NTOG announced that on July 13 it entered into definitive agreements with Hewitt Petroleum, Inc. ('HPI') for the purchase and exploration
The acquisitions and development plans fit within NTOG's new strategy announced on June 30, 2009 in which it looks to acquire assets in the USA to diversify from Ukraine into areas of low political risk, while acquiring properties of low geological risk with significant undeveloped reserves, with an objective of developing a stable, and steady cash flow.
NTOG's newly appointed CEO Matt Lofgran commented, "This is a critical turning point for NTOG and its shareholders. The properties we have acquired and are seeking to acquire have existing production, but more importantly proven reserves, which provide the opportunity for significant upside. In addition we have partnered with Hewitt Petroleum Inc, a proven operator and expert in these given fields. We are very excited about the quality of properties and relationships we are bringing to NTOG."

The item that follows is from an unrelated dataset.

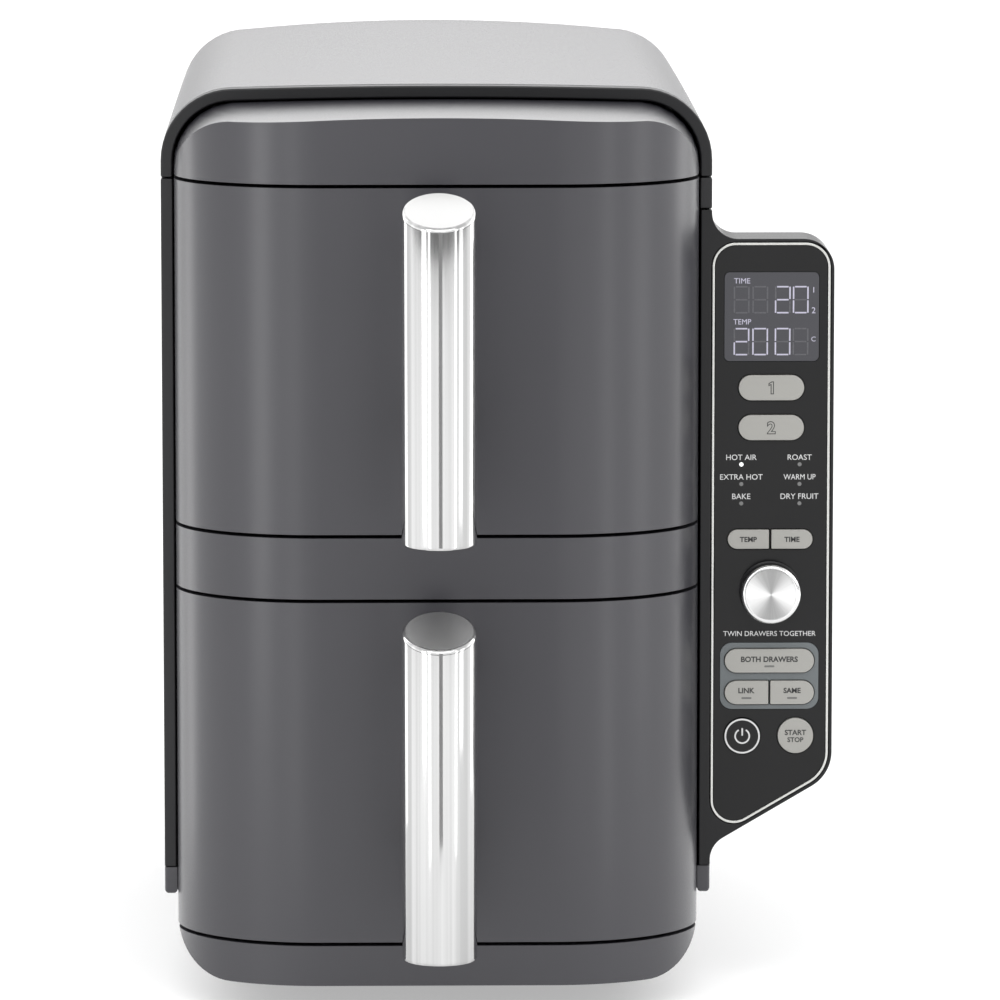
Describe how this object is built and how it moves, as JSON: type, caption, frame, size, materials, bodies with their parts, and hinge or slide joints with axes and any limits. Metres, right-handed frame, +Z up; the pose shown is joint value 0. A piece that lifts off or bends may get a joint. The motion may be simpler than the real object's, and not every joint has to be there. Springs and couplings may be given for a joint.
{
  "type": "air fryer",
  "caption": "Upright air fryer with stacked pull-out drawers behind a bowed front, bar handles, and a side control panel with a dial and push buttons.",
  "frame": {"origin": "on the worktop, under the middle of the bounding box", "axes": "+Z up, +Y towards the back of the appliance, +X towards the control panel"},
  "size_m": [0.281, 0.4714, 0.3858],
  "materials": {
    "grey_painted_metal": "satin",
    "grey_painted_plastic": "satin",
    "black_plastic": "fine texture",
    "gloss_black": "gloss",
    "handle_metal": "brushed and polished",
    "silver_trim": "satin",
    "steel_sheet": "mill",
    "heater_tube": "oxidised",
    "motor_metal": "cast",
    "non_stick_coat": "satin ceramic",
    "rubber": "matt",
    "pale_grey": "matt",
    "slate_grey": "matt",
    "display_glass": "gloss",
    "circuit_board": "satin"
  },
  "bodies": {
    "cabinet": {"top_cover": "grey_painted_metal", "front_rim": "black_plastic", "side_panel_left": "black_plastic", "side_panel_right": "black_plastic", "back_cover": "black_plastic", "base_tray": "grey_painted_plastic", "front_frame": "black_plastic", "top_fascia": "grey_painted_plastic", "middle_fascia": "grey_painted_plastic", "bottom_fascia": "grey_painted_plastic", "bay_divider": "steel_sheet", "power_board": "circuit_board", "cord_inlet": "rubber", "foot_front_left": "rubber", "foot_front_right": "rubber", "foot_rear_left": "rubber", "foot_rear_right": "rubber", "upper_cavity_liner": "steel_sheet", "upper_heating_element": "heater_tube", "upper_fan_guard": "steel_sheet", "upper_fan_motor": "motor_metal", "lower_cavity_liner": "steel_sheet", "lower_heating_element": "heater_tube", "lower_fan_guard": "steel_sheet", "lower_fan_motor": "motor_metal", "control_housing": "black_plastic", "control_trim": "silver_trim", "control_face": "gloss_black", "control_board": "circuit_board", "display_window": "display_glass", "backing_plate": "slate_grey", "dial_encoder": "motor_metal"},
    "upper_drawer": {"upper_drawer_front": "grey_painted_plastic", "upper_inner_panel": "black_plastic", "upper_basket": "non_stick_coat", "upper_handle_bar": "handle_metal", "upper_handle_mount": "black_plastic"},
    "lower_drawer": {"lower_drawer_front": "grey_painted_plastic", "lower_inner_panel": "black_plastic", "lower_basket": "non_stick_coat", "lower_handle_bar": "handle_metal", "lower_handle_mount": "black_plastic"},
    "upper_plate": {"upper_crisper_plate": "non_stick_coat"},
    "lower_plate": {"lower_crisper_plate": "non_stick_coat"},
    "upper_rotor": {"upper_fan": "steel_sheet", "upper_fan_shaft": "steel_sheet"},
    "lower_rotor": {"lower_fan": "steel_sheet", "lower_fan_shaft": "steel_sheet"},
    "dial": {"dial_knob": "silver_trim"},
    "zone_1": {"zone_1_button": "pale_grey"},
    "zone_2": {"zone_2_button": "pale_grey"},
    "temp": {"temp_button": "pale_grey"},
    "time": {"time_button": "pale_grey"},
    "both_drawers": {"both_drawers_button": "pale_grey"},
    "sync": {"sync_button": "pale_grey"},
    "match": {"match_button": "pale_grey"},
    "power": {"power_button": "gloss_black"},
    "start_stop": {"start_stop_button": "pale_grey"}
  },
  "joints": [
    {"name": "upper_drawer_slide", "type": "slide", "parent": "cabinet", "child": "upper_drawer", "axis": [0, -1, 0], "range_m": [0, 0.3]},
    {"name": "lower_drawer_slide", "type": "slide", "parent": "cabinet", "child": "lower_drawer", "axis": [0, -1, 0], "range_m": [0, 0.3]},
    {"name": "upper_plate_lift", "type": "slide", "parent": "upper_drawer", "child": "upper_plate", "axis": [0, 0, 1], "range_m": [0, 0.1]},
    {"name": "lower_plate_lift", "type": "slide", "parent": "lower_drawer", "child": "lower_plate", "axis": [0, 0, 1], "range_m": [0, 0.1]},
    {"name": "upper_fan_spin", "type": "hinge", "parent": "cabinet", "child": "upper_rotor", "pos_m": [-0.0256, 0.16365, 0.27325], "axis": [0, 1, 0], "continuous": true},
    {"name": "lower_fan_spin", "type": "hinge", "parent": "cabinet", "child": "lower_rotor", "pos_m": [-0.0256, 0.16365, 0.10185], "axis": [0, 1, 0], "continuous": true},
    {"name": "dial_turn", "type": "hinge", "parent": "cabinet", "child": "dial", "pos_m": [0.1141, -0.12535, 0.1699], "axis": [0, 1, 0], "continuous": true},
    {"name": "zone_1_press", "type": "slide", "parent": "cabinet", "child": "zone_1", "axis": [0, 1, 0], "range_m": [0, 0.0009], "stiffness_N_per_m": 900},
    {"name": "zone_2_press", "type": "slide", "parent": "cabinet", "child": "zone_2", "axis": [0, 1, 0], "range_m": [0, 0.0009], "stiffness_N_per_m": 900},
    {"name": "temp_press", "type": "slide", "parent": "cabinet", "child": "temp", "axis": [0, 1, 0], "range_m": [0, 0.0009], "stiffness_N_per_m": 900},
    {"name": "time_press", "type": "slide", "parent": "cabinet", "child": "time", "axis": [0, 1, 0], "range_m": [0, 0.0009], "stiffness_N_per_m": 900},
    {"name": "both_drawers_press", "type": "slide", "parent": "cabinet", "child": "both_drawers", "axis": [0, 1, 0], "range_m": [0, 0.0009], "stiffness_N_per_m": 900},
    {"name": "sync_press", "type": "slide", "parent": "cabinet", "child": "sync", "axis": [0, 1, 0], "range_m": [0, 0.0009], "stiffness_N_per_m": 900},
    {"name": "match_press", "type": "slide", "parent": "cabinet", "child": "match", "axis": [0, 1, 0], "range_m": [0, 0.0009], "stiffness_N_per_m": 900},
    {"name": "power_press", "type": "slide", "parent": "cabinet", "child": "power", "axis": [0, 1, 0], "range_m": [0, 0.0009], "stiffness_N_per_m": 900},
    {"name": "start_stop_press", "type": "slide", "parent": "cabinet", "child": "start_stop", "axis": [0, 1, 0], "range_m": [0, 0.0009], "stiffness_N_per_m": 900}
  ]
}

The properties acquired are as set out below:
A 50 percent working interest in two production wells and one salt water disposal well in the Koelsch Field, located in Russell County, Kansas. The working interest is subject to an over burden of not more than 22 percent. HPI has undertaken to deliver a recordable assignment of the assigned working interest within 90 days of Execution failing which a US $60,000 advance shall be repaid to NTOG. In the event the leases and wellbore are acquired the estimated costs for the deepening and reworking of the two production wells and the development cost for the reworking of the Salt Water Disposal Well are US $231,000 to be met by NTOG which will receive 75% net revenues until its actual costs have been repaid and thereafter 50%;
A 25 percent working interest in five production wells (of which two are plugged) and one salt water disposal well in the Hoffman Field, located in Barton and Russell County, Kansas. The working interest is subject to an over burden of not more than 22 percent. US $125,000 cash has been paid for the assignment of the working interest, with the balance of US $275,000 due within 90 days of Execution. The estimated costs for the deepening and reworking of the five production wells and the development cost for the reworking of the Salt Water Disposal Well are US $1,350,000 of which 25 percent is to be met by NTOG.

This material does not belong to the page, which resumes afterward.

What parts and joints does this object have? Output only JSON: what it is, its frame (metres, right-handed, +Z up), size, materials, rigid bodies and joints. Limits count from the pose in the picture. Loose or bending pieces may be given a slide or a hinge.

If revenue is generated from production on the project prior to NTOG completely paying for their interest then the revenue shall be adjusted on a prorate basis for the amount that NTOG has actually paid; and
A 50 percent working interest in nine production wells and two salt water disposal wells in the Bloom field, located in Russell County, Kansas. The working interest is subject to an over burden of not more than 22 percent. US $50,000 cash has been paid for the assignment of the working interest, with US $25,000 of the balance due within 60 days of Execution and a further US $150,000 within 90 days. The remaining US $100,000 is being satisfied by the assignment by Mr Lofgran to HPI of his working interest in another property known as the Perth field where HPI is also a partner. NTOG shall have no obligations owed to Mr. Lofgran in compensation of the transfer of his asset to HPI. The estimated costs for the deepening and reworking of the nine production wells and the development cost for the reworking of the two Salt Water Disposal Wells are between US $1,820,000 and US $2,550,000 to be met by NTOG which will receive 75% net revenues until its actual costs have been repaid, thereafter 50%.

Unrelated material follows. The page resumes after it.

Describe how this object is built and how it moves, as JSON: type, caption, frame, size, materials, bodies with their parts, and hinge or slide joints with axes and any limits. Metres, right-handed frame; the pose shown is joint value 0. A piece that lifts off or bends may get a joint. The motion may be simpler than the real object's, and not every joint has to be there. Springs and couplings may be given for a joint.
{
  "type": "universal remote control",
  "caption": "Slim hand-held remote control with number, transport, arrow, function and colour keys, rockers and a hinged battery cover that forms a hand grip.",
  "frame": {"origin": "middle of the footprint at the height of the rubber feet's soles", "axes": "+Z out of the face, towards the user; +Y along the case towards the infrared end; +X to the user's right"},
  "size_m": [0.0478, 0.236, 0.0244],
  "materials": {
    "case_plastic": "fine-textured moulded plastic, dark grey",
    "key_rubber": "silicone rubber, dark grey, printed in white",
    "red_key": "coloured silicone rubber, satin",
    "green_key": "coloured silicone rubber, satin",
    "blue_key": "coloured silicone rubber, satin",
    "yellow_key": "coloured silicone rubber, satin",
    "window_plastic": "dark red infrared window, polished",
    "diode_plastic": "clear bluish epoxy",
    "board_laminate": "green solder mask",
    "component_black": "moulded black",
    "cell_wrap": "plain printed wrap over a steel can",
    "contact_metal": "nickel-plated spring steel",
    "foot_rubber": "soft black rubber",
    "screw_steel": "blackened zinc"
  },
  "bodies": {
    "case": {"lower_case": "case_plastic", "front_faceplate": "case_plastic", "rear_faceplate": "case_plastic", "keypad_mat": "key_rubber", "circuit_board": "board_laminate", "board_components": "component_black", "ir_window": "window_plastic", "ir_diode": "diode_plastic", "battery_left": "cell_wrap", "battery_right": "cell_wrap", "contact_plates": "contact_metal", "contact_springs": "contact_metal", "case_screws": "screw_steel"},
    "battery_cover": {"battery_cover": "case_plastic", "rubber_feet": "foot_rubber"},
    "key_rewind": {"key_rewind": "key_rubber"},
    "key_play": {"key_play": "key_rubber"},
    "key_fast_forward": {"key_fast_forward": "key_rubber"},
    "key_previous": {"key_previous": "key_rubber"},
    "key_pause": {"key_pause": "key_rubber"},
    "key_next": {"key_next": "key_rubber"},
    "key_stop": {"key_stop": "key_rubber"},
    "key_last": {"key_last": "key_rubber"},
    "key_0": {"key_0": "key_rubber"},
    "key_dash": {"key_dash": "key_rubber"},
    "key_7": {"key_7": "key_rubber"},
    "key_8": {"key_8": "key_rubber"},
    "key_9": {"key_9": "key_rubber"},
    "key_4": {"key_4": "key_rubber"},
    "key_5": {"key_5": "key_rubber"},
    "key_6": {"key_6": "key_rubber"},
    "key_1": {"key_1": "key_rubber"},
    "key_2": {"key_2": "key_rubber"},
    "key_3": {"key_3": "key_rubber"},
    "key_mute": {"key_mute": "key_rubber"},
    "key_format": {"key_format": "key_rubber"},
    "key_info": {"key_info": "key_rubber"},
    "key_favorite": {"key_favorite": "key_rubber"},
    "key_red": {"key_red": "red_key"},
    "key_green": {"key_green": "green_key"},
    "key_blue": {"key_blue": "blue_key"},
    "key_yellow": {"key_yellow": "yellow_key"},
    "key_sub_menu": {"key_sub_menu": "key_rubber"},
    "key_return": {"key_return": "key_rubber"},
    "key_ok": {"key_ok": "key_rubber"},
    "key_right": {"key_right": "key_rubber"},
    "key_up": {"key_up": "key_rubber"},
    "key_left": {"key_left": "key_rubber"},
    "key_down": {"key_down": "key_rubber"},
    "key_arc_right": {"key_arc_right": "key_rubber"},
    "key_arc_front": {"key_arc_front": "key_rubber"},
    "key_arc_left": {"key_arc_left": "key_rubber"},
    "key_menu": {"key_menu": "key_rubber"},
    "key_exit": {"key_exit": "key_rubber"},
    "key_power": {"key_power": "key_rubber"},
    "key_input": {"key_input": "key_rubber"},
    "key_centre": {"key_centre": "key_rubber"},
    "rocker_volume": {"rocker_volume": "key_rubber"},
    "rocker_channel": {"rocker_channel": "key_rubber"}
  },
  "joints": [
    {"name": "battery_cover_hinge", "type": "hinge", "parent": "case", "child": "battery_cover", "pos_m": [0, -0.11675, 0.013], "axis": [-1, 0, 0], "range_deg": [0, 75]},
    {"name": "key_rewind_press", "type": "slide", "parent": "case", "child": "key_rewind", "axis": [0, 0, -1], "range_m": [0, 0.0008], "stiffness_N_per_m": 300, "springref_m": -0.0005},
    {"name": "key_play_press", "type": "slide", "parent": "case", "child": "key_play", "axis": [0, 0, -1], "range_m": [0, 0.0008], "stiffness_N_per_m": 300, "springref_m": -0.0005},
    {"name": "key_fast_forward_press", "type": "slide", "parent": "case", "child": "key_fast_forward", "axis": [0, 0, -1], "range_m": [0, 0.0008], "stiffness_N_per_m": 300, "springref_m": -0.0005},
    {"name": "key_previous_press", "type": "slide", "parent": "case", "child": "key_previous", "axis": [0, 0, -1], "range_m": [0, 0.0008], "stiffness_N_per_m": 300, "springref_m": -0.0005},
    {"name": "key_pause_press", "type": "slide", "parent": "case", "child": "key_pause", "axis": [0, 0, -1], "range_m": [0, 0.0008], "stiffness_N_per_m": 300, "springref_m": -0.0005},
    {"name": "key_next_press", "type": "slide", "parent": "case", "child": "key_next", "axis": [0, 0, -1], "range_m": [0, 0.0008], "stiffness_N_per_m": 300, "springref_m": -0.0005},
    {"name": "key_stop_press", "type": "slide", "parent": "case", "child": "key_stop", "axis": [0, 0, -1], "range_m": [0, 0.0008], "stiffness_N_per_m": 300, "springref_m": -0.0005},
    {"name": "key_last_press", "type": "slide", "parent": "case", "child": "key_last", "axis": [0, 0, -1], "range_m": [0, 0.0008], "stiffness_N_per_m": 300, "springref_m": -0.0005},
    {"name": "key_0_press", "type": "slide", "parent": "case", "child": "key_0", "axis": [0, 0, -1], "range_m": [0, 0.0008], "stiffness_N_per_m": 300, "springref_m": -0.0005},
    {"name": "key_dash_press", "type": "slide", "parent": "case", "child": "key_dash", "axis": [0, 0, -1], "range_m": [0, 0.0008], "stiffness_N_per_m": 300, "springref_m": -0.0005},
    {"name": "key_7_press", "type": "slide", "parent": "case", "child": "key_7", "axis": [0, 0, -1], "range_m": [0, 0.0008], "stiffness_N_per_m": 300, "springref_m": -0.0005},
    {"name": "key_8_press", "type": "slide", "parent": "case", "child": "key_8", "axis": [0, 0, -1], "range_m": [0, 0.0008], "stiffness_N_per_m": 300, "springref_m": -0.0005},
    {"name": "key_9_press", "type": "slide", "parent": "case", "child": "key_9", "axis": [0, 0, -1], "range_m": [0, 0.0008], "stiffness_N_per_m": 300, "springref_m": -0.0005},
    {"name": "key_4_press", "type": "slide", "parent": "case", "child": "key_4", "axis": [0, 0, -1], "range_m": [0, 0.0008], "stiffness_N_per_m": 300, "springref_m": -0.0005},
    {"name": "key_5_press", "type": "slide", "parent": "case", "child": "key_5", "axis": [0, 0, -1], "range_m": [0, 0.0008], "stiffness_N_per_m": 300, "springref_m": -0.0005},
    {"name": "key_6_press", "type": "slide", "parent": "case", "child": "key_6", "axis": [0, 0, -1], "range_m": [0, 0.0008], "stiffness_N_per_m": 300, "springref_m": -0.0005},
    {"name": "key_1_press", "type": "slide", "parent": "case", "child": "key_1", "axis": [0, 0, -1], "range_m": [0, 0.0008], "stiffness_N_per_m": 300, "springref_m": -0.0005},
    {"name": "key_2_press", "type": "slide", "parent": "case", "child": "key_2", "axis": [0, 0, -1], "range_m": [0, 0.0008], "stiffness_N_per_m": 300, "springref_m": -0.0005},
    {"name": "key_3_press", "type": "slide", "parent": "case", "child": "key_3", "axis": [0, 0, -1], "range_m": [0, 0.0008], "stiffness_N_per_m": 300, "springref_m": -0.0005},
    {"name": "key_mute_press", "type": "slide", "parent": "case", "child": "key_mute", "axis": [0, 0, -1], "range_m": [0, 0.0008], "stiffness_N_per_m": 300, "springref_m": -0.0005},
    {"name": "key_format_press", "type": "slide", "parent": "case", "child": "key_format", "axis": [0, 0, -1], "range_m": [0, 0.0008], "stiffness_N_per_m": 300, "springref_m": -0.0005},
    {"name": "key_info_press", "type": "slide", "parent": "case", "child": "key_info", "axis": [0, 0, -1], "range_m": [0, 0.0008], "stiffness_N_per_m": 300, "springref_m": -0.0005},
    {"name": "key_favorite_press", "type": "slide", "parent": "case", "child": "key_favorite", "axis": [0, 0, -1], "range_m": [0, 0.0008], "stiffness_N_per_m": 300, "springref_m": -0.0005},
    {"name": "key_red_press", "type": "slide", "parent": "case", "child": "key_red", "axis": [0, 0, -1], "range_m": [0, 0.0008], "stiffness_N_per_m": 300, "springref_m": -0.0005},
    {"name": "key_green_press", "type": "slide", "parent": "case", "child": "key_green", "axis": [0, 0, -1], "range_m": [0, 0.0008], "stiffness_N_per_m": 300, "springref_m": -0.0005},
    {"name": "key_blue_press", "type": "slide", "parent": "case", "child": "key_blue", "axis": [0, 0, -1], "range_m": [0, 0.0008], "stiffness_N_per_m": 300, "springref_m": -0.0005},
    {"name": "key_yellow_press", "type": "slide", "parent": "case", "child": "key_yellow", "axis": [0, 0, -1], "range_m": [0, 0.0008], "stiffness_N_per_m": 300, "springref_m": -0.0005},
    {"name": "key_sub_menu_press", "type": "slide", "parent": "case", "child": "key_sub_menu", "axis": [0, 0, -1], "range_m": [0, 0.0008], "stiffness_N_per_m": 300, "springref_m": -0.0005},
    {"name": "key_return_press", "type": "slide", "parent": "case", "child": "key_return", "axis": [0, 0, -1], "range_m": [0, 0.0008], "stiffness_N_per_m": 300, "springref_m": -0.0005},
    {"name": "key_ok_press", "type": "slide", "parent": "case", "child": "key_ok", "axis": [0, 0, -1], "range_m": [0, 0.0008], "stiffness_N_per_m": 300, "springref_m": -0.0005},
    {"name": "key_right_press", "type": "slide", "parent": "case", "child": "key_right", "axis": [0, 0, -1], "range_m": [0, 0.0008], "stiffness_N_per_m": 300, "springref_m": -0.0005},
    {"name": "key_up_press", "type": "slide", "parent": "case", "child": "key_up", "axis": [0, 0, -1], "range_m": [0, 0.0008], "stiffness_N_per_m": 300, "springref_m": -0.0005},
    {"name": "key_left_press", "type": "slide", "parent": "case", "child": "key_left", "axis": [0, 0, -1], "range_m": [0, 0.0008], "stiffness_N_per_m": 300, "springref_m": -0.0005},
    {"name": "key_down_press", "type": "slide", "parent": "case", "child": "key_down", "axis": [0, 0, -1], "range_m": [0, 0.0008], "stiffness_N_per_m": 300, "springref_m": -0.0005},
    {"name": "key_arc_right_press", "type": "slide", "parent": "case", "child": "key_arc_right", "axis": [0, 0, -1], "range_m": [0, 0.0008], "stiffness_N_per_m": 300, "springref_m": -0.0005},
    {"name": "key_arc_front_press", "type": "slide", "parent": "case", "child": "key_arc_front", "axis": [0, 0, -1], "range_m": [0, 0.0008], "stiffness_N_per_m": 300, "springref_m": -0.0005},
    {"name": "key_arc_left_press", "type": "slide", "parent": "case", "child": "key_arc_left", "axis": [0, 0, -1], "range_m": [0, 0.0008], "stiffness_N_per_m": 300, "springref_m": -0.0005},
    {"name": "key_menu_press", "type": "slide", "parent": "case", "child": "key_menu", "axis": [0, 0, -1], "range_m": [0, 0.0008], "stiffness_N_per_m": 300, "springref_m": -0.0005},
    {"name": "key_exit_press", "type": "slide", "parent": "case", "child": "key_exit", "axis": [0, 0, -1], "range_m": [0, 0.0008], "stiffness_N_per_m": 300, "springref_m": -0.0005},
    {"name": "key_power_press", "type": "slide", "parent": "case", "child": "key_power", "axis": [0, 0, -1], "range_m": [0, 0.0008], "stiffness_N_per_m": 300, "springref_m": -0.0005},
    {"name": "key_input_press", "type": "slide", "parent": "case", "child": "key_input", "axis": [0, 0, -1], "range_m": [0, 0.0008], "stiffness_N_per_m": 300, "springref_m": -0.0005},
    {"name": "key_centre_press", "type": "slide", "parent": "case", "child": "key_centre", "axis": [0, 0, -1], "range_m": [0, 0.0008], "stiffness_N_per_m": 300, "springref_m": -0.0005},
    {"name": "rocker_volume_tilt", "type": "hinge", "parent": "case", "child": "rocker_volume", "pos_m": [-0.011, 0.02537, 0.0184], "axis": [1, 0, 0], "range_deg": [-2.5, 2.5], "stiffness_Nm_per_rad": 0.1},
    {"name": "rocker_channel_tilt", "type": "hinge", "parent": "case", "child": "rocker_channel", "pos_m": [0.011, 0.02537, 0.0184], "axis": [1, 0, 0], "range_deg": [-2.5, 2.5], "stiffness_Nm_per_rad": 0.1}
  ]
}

Under the agreements between NTOG and HPI, in the event that either party elects not to participate in the drilling, deepening, reworking or completion attempt on an additional well, such party will be deemed to have released and relinquished to the other participating party or parties all its right, title and interest in and to that well and the participating party shall own the relinquished interest free and clear of all obligations to the non-participating party.
APPL 82 revised joint operating agreements have been executed in respect of all three leases between NTOG and HPI (as non-operators) and Hewitt Energy Group, Inc (as Operator).